Permainan Tradisional Tumpul dengan Kecerdasan Buatan

Frasa "Permainan Tradisional Tumpul dengan Kecerdasan Buatan" bisa diartikan sebagai sebuah refleksi atau kritik terhadap bagaimana permainan tradisional mulai kehilangan daya tarik atau "ketajamannya" di era kecerdasan buatan (Artificial Intelligence/AI). Bisa juga dimaknai sebagai bentuk kekhawatiran bahwa teknologi, termasuk AI, mulai menggantikan fungsi sosial dan edukatif dari permainan tradisional.

Namun kini, di tengah arus kecanggihan teknologi, termasuk hadirnya kecerdasan buatan, permainan tradisional mulai tumpul. Tak lagi menjadi pilihan utama anak-anak masa kini.

Kehadiran AI memang membawa banyak manfaat. Aplikasi edukasi, permainan berbasis simulasi, hingga robot pintar menawarkan cara belajar dan bermain yang interaktif. Anak-anak tak perlu keluar rumah untuk merasakan dunia yang "seru". Tapi di balik semua itu, ada yang hilang interaksi langsung, emosi nyata, dan sentuhan budaya lokal.

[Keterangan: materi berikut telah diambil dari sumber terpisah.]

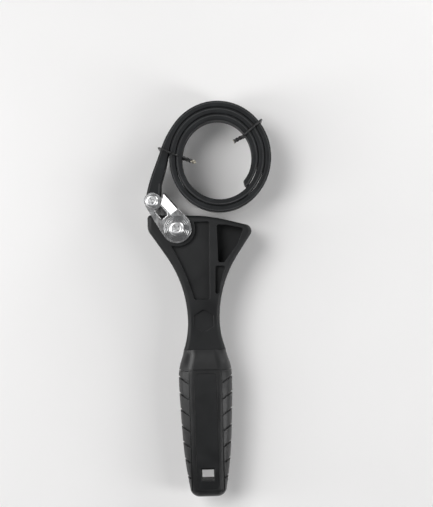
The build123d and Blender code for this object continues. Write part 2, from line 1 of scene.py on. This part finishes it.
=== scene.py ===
"""Looks of the strap wrench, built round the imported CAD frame."""
import json
from math import cos, pi, radians, sin, tau

import bmesh
import bpy
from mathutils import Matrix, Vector


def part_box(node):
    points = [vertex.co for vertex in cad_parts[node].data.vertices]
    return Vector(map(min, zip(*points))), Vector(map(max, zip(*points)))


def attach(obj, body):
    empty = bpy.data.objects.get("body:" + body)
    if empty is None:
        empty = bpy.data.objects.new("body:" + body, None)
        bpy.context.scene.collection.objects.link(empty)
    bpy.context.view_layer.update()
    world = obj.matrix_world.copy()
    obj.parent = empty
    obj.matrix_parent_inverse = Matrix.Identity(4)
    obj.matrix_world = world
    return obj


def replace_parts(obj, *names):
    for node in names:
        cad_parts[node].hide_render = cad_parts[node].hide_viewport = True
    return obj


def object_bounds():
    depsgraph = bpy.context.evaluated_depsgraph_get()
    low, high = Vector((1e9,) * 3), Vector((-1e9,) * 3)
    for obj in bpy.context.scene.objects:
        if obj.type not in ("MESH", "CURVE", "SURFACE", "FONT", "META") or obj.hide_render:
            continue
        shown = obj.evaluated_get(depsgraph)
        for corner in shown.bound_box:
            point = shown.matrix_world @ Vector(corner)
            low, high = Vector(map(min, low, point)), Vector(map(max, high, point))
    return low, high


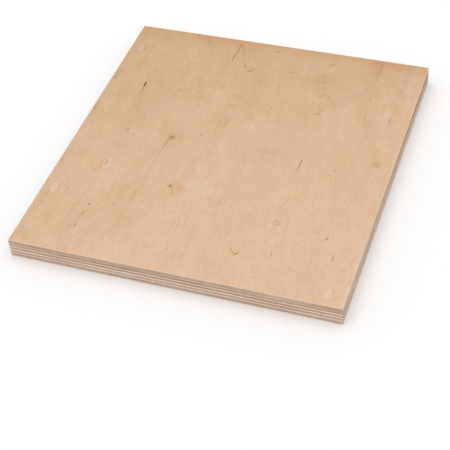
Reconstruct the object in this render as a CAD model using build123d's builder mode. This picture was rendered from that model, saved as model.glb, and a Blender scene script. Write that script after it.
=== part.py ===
from build123d import *

import os

# A small square-cut sheet of birch plywood, lying flat on its back face.
# X runs across the face grain, Y along it, Z up through the thickness.
# The origin is the middle of the back face, on the surface the sheet lies on.

# Driving dimensions, in millimetres
sheet_width = 240.0  # X, across the face grain
sheet_length = 260.0  # Y, along the face grain
ply_count = 11  # veneers, glued crosswise into one board
ply_thickness = 15.0 / 11  # each veneer after pressing and sanding
sheet_thickness = ply_count * ply_thickness  # Z, the 15 mm stock gauge
face_arris = 0.30  # sanded break along the edges of both faces
corner_arris = 0.45  # sanded break down the four upright corners

os.makedirs("parts", exist_ok=True)

# The sheet: sawn square on all four sides, and sanded on both faces.
# Every veneer is bonded to the next over its whole area, so it is one solid.
with BuildPart() as plywood_sheet:
    with BuildSketch(Plane.XY) as outline:
        with BuildLine() as sawn_outline:
            Polyline(
                (-sheet_width / 2, -sheet_length / 2),
                (sheet_width / 2, -sheet_length / 2),
                (sheet_width / 2, sheet_length / 2),
                (-sheet_width / 2, sheet_length / 2),
                close=True,
            )
        make_face()
    extrude(amount=sheet_thickness)

    # The saw leaves the upright corners sharp; a rub of sandpaper blunts them.
    chamfer(plywood_sheet.edges().filter_by(Axis.Z), length=corner_arris)

    # Sanding the faces takes the sharpness off their edges too.
    chamfer(
        plywood_sheet.faces().sort_by(Axis.Z)[-1].edges()
        + plywood_sheet.faces().sort_by(Axis.Z)[0].edges(),
        length=face_arris,
    )

plywood_sheet.part.label = "plywood_sheet"
export_step(plywood_sheet.part, "parts/plywood_sheet.step")

box = plywood_sheet.part.bounding_box()
print("sheet", box.size.X, box.size.Y, box.size.Z)
print("lowest point", box.min.Z, "ply", ply_thickness)
print("volume mm3", plywood_sheet.part.volume)
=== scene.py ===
import math

import bmesh
import bpy
import numpy as np
from mathutils import Matrix, Vector, kdtree
from mathutils.geometry import delaunay_2d_cdt


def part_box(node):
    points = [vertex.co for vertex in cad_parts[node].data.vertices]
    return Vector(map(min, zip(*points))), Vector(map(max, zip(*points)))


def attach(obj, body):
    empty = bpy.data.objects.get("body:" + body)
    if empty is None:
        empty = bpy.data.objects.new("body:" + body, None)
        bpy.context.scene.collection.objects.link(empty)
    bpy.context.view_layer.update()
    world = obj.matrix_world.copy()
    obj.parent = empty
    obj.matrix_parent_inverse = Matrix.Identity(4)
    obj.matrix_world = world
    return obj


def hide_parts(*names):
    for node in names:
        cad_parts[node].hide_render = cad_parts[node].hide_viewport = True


# A small sheet of sanded birch plywood. Lengths in this script are millimetres
# in the row frame, and are turned into metres where a mesh is made.
# X runs across the face grain, Y along it, Z up through the eleven veneers.

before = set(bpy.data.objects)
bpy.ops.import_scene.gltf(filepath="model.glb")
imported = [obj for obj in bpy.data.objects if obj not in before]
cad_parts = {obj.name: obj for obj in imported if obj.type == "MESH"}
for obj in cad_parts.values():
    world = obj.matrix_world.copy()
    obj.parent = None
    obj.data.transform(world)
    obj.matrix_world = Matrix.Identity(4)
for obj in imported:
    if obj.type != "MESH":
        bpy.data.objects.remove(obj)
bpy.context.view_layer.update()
box_lo, box_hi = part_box("plywood_sheet")
HX = (box_hi.x - box_lo.x) * 500  # half the width
HY = (box_hi.y - box_lo.y) * 500  # half the length
TH = (box_hi.z - box_lo.z) * 1000  # thickness

PLIES = 11
FACE_PLY = 1.06  # the two outer veneers are sanded thinner than the inner ones
CORE_PLY = (TH - 2 * FACE_PLY) / (PLIES - 2)
CORNER_R = 0.45  # the blunted upright corners
RIM = 1.0  # the band of face that belongs to the edge strip


# ---------------------------------------------------------------- noise
def ring_noise(s, period, step, seed):
    """Smooth noise from -1 to 1 along a closed loop of length period."""
    n = max(3, int(round(period / step)))
    v = np.random.RandomState(seed).uniform(-1, 1, n)
    t = np.asarray(s, float) / period * n
    i = np.floor(t).astype(int)
    f = t - i
    f = f * f * (3 - 2 * f)
    return v[i % n] * (1 - f) + v[(i + 1) % n] * f


def flat_noise(x, y, step_x, step_y, seed):
    """Smooth noise from -1 to 1 over the plane."""
    n = 97
    v = np.random.RandomState(seed).uniform(-1, 1, (n, n))
    tx, ty = np.asarray(x, float) / step_x + 40.3, np.asarray(y, float) / step_y + 40.7
    i, j = np.floor(tx).astype(int), np.floor(ty).astype(int)
    fx, fy = tx - i, ty - j
    fx, fy = fx * fx * (3 - 2 * fx), fy * fy * (3 - 2 * fy)
    a = v[i % n, j % n] * (1 - fx) + v[(i + 1) % n, j % n] * fx
    b = v[i % n, (j + 1) % n] * (1 - fx) + v[(i + 1) % n, (j + 1) % n] * fx
    return a * (1 - fy) + b * fy


def smooth(a, b, x):
    t = np.clip((np.asarray(x, float) - a) / (b - a), 0, 1)
    return t * t * (3 - 2 * t)


# ---------------------------------------------------------------- marks on a face
STAINS = ("dark", "warm", "pale", "grey", "own")
FIGURE = ("figu", "figv", "figc", "figd", "figw")
CARRIED = STAINS + ("flow",) + FIGURE  # kept on the mesh, where the materials read them
CHANNELS = CARRIED + ("relief",)


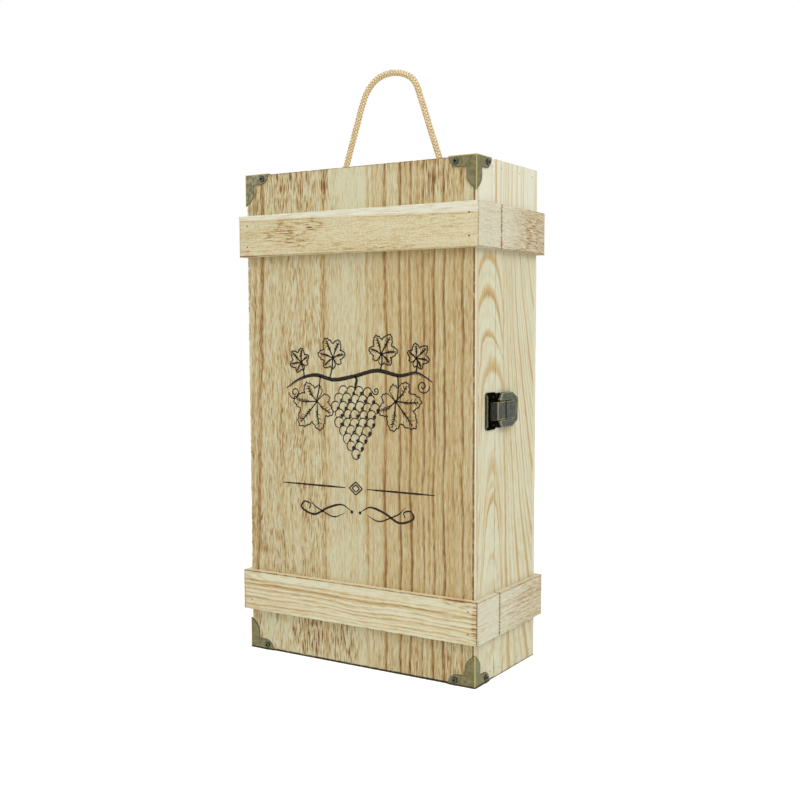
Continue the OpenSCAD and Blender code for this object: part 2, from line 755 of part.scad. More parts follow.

Namun, semua belum terlambat. Justru di era AI ini, permainan tradisional bisa dihidupkan kembali—bukan dengan menolak teknologi, tapi dengan memadukannya. Permainan tradisional tidak harus mati di tangan AI.

Sebaliknya, AI bisa menjadi alat untuk mengemasnya kembali, agar tetap tajam dan relevan di zaman digital. Kuncinya ada pada niat kita untuk menjaga warisan budaya, sambil bijak memanfaatkan teknologi.